Perhaps Nvidia is switching to the "9" for top single GPU nomenclature as did AMD going from 5870 to 6970 for single GPU high end.

GTX580 to GTX690.

This is entirely possible. But I think they should skip the 6 and 7 series altogether, and jump up to 8. That would really throw a curve ball at everyone.
 
Same old small die vs big die argument. If recent past is any indication, small die will win round 1 and big die will win round 2.
The GTX 580 is quite a bit faster than an HD 6970, but it's also proportionally more expensive. The gap between the GTX 590 and HD 6990 is smaller because in the end TDP rules the designs of these cards. Perhaps we'll see 3-slot reference designs in the future...

Anyway the halo tier is fairly irrelevant. The biggest market is OEMs, specifically portables. In this space one of the biggest movers is Apple and not a single Mac product currently uses Nvidia graphics. There are rumors swirling that Apple's Ivy Bridge updates will carry Nvidia graphics, but take it with a grain of salt for now.

A quick Newegg search returns:

110 laptops w/Radeon graphics
98 laptops w/GeForce graphics
92 dekstops w/Radeon graphics
62 desktops w/GeForce graphics

The popularity of Radeon graphics on desktop systems is no doubt because of Fusion APUs. I'm not saying small die vs. big die isn't important. It's very important...it's why the GTX 460 (GF104 332mm^2) so quickly replaced the GTX 465 (GF100 529mm^2). It's also why the GeForce 560 Ti 448 exists...because big dies have lower yields and Nvidia needed to do something with cut GPUs that didn't make the grade as 570s or 580s.
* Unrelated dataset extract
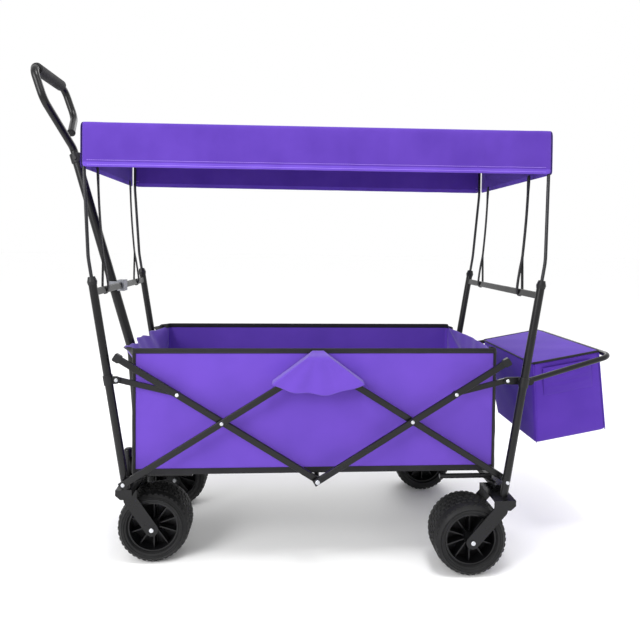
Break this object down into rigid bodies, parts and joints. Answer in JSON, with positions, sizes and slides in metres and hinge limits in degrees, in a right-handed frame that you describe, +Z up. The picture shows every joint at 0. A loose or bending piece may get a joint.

This is a bigger problem when you pay TSMC per wafer and not for the yield.
 
HALO tier is never irrelevant, volume (revenue) shipments are low end OEM and mainstream cards, but high profit (big contribution towards net profit) margins have always been in the performance and enthusiast segment.

Market surveys of recent times (taking into account IGPU destroying low-end discrete) have the best selling cards are in the $300 range.